Liderança globalizada

CEOs estrangeiros – ou com dupla cidadania – estão à frente de várias outras empresas francesas reconhecidas: o alemão Peter Herweck, de 57 anos, dirige a gigante industrial Schneider Electric, e Paul Hudson, de 56 anos, é o CEO da farmacêutica francesa Sanofi.

No setor bancário, o executivo franco-polaco Slawomir Krupa derrotou um rival francês para o cargo principal do Société Générale em 2022. A marca Peugeot da Stellantis (STLA) é gerida por uma executiva britânica, Linda Jackson.

Já a empresa francesa de TI Atos, que este mês obteve financiamento provisório do governo francês para se manter na ativa enquanto enfrenta quase 5 bilhões de euros (US$ 5,3 bilhões) em dívidas, é agora chefiada pelo norte-americano Paul Saleh.

A empresa fornece serviços de TI para os setores nuclear e de defesa e cuida da cibersegurança das Olimpíadas.

Apesar do avanço em diversos setores, alguns, como a indústria do luxo, na qual as empresas costumam ter controle familiar, executivos franceses ainda têm um domínio sobre os cargos do topo.

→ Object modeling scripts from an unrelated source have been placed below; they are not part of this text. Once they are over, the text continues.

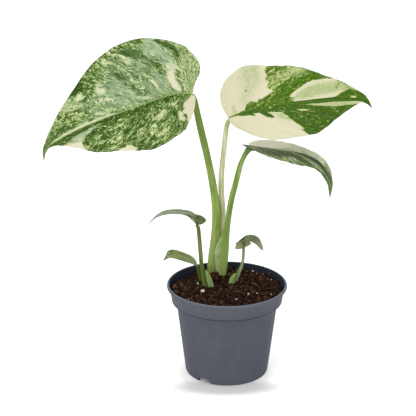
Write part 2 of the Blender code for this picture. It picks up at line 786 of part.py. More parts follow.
def main():
    clear_scene()
    plant = new_collection("potted_monstera")
    cutters = new_collection("cutters")
    add_root(plant)
    finishes = {
        "pot_plastic": material("pot_plastic", (0.110, 0.120, 0.150), 0.45),
        "compost": material("compost", (0.022, 0.012, 0.008), 0.95),
        "leaf_mottled": material("leaf_mottled", (0.140, 0.290, 0.060), 0.45),
        "leaf_cream": material("leaf_cream", (0.640, 0.610, 0.380), 0.45),
        "leaf_green": material("leaf_green", (0.170, 0.230, 0.110), 0.45),
        "petiole_green": material("petiole_green", (0.220, 0.340, 0.070), 0.5),
        "petiole_cream": material("petiole_cream", (0.600, 0.620, 0.350), 0.5),
        "sheath": material("sheath", (0.300, 0.430, 0.140), 0.55),
        "bark": material("bark", (0.100, 0.030, 0.015), 0.9),
        "perlite": material("perlite", (0.720, 0.700, 0.660), 0.9),
    }
    add_pot(finishes["pot_plastic"], plant, cutters)
    add_soil(finishes["compost"], plant, cutters)
    add_blade("left_large_leaf", LEFT_LARGE, finishes["leaf_mottled"], plant)
    add_blade("cream_leaf", CREAM, finishes["leaf_cream"], plant)
    add_blade("drooping_leaf", DROOPING, finishes["leaf_green"], plant)
    add_blade("left_upper_leaf", LEFT_UPPER, finishes["leaf_green"], plant)
    add_blade("left_lower_leaf", LEFT_LOWER, finishes["leaf_green"], plant)
    add_blade("right_small_leaf", RIGHT_SMALL, finishes["leaf_green"], plant)
    for name, stem, points, radii, finish in STALKS:
        add_stalk(name, [*sunk(stem), *points], radii, finishes[finish], plant)
    add_object(
        "drooping_petiole",
        mesh_of("drooping_petiole", lofted(DROOPING_SECTIONS)),
        finishes["petiole_green"],
        plant,
    )
    for name, sections in (("left_sheath", LEFT_SHEATH), ("right_sheath", RIGHT_SHEATH)):
        add_object(name, mesh_of(name, lofted(sections, 12)), finishes["sheath"], plant)
    add_object("bark_chip", mesh_of("bark_chip", chip_shape(), smooth=False), finishes["bark"], plant)
    for seed, (x, y, radius) in enumerate(PERLITE):
        name = f"perlite_grain_{seed + 1}"
        shape = grain_shape(x, y, radius, seed)
        add_object(name, mesh_of(name, shape, smooth=False), finishes["perlite"], plant)


if __name__ == "__main__":
    main()
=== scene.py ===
"""Looks of a young variegated monstera in a slate-grey nursery pot, built around its packed solids.

Tables hold millimetres counted from the foot of the pot's axis: +Z up, front along -Y. Leaf tables are flat
outlines: x runs along the midrib from the petiole to the tip, y is the distance from the midrib.
"""

import json
import math
from bisect import bisect
from dataclasses import dataclass
from itertools import accumulate

import bmesh
import bpy
import numpy as np
from bpy.props import FloatProperty, FloatVectorProperty, IntProperty, PointerProperty
from mathutils import Matrix, Vector, noise

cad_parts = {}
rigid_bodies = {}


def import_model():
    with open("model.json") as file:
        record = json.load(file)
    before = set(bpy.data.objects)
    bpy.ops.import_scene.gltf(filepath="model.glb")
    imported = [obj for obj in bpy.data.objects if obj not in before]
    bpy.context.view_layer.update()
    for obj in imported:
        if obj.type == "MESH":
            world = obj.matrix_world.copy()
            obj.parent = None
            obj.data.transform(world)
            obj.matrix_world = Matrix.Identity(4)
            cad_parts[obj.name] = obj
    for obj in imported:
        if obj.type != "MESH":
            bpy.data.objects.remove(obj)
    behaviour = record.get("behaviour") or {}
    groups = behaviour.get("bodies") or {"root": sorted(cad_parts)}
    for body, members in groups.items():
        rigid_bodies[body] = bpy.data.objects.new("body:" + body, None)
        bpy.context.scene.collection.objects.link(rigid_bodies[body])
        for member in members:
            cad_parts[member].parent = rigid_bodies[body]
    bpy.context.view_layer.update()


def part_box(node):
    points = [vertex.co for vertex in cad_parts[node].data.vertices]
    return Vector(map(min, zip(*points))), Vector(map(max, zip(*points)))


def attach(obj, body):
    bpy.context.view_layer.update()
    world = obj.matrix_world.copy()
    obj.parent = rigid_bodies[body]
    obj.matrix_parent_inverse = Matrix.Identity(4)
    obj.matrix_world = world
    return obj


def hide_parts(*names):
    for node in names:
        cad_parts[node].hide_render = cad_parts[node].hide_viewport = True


bl_info = {
    "name": "Potted Monstera",
    "version": (1, 0, 0),
    "blender": (4, 5, 0),
    "location": "View3D > Sidebar > Monstera",
    "description": "Dresses a young variegated monstera and its nursery pot",
    "category": "Add Mesh",
}

for startup_item in list(bpy.data.objects):
    bpy.data.objects.remove(startup_item, do_unlink=True)
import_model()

MM = 0.001
POT_LOW, POT_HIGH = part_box("pot")
AXIS = Vector(((POT_LOW.x + POT_HIGH.x) / 2, (POT_LOW.y + POT_HIGH.y) / 2, POT_LOW.z))
POT_HEIGHT = (POT_HIGH.z - POT_LOW.z) / MM
LIP_RADIUS = (POT_HIGH.x - POT_LOW.x) / (2 * MM)


def linear(code):
    """Linear RGB of an sRGB hex colour."""
    parts = [int(code[i : i + 2], 16) / 255 for i in (1, 3, 5)]
    return tuple(part / 12.92 if part <= 0.04045 else ((part + 0.055) / 1.055) ** 2.4 for part in parts)


# --- Pot -------------------------------------------------------------------------------------------------

COLLAR_RADIUS = LIP_RADIUS - 3.0
COLLAR_FOOT_RADIUS = 55.3
COLLAR_DEPTH = 17.5
BODY_TOP_RADIUS = 50.0
BODY_TOP_Z = 70.0
FOOT_RADIUS = 41.6
FOOT_INNER_RADIUS = 38.6
FOOT_HEIGHT = 4.5
POT_WALL = 1.2
POT_FLOOR = FOOT_HEIGHT + POT_WALL + 0.2
NOTCH_WIDTH = 14.5
NOTCH_HEIGHT = 4.5
NOTCH_CORNER = 3.0
NOTCH_REACH = 10.0
NOTCH_ANGLES = (-122.7, 57.3)
DRAIN_HOLE_RADIUS = 4.0
DRAIN_RING_RADIUS = 25.0
DRAIN_HOLE_COUNT = 6

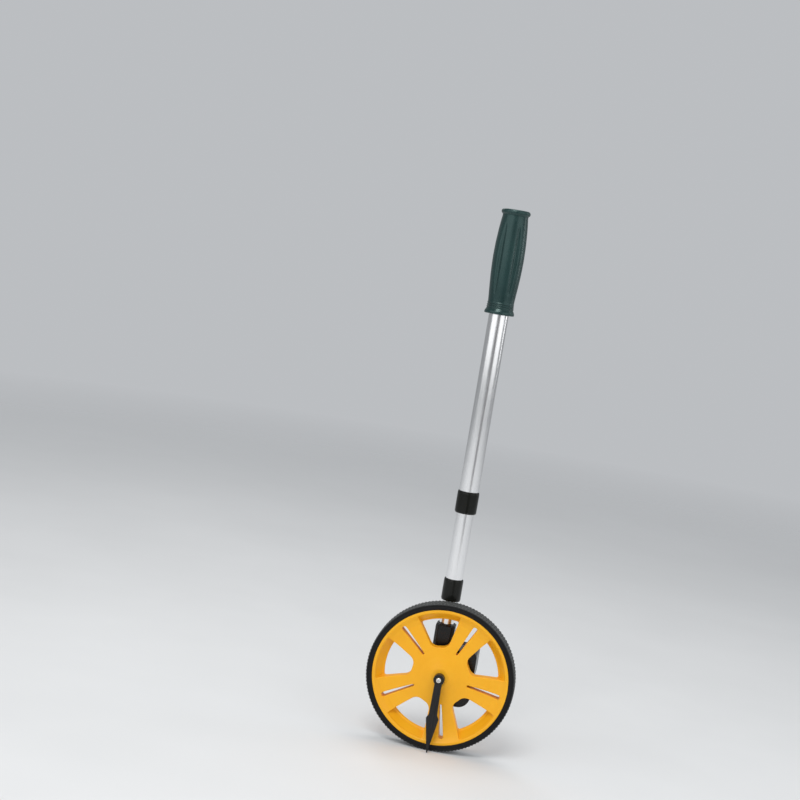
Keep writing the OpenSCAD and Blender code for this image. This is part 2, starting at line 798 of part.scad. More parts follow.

O setor alimenta o índice de referência CAC-40 do país com algumas das maiores empresas do mundo em valor de mercado, e os seus CEO seguem sendo franceses: o bilionário Bernard Arnault é o presidente e CEO da LVMH Moet Hennessy Louis Vuitton, a maior empresa da Europa em valor de mercado.

Os chefes da Kering, dona da Gucci, e da Hermès International também são franceses.

Mas cada vez mais, à medida que as empresas francesas procuram uma fatia maior dos mercados globais em que operam, velhos tabus nacionalistas começam a desaparecer, disse Couderc da Air France-KLM.

“Muitas empresas podem ser francesas e sediadas na França, mas com negócios globais”, disse ela. “Muitas empresas querem se desenvolver fora das suas fronteiras, o que significa que ser francês não é uma obrigação.”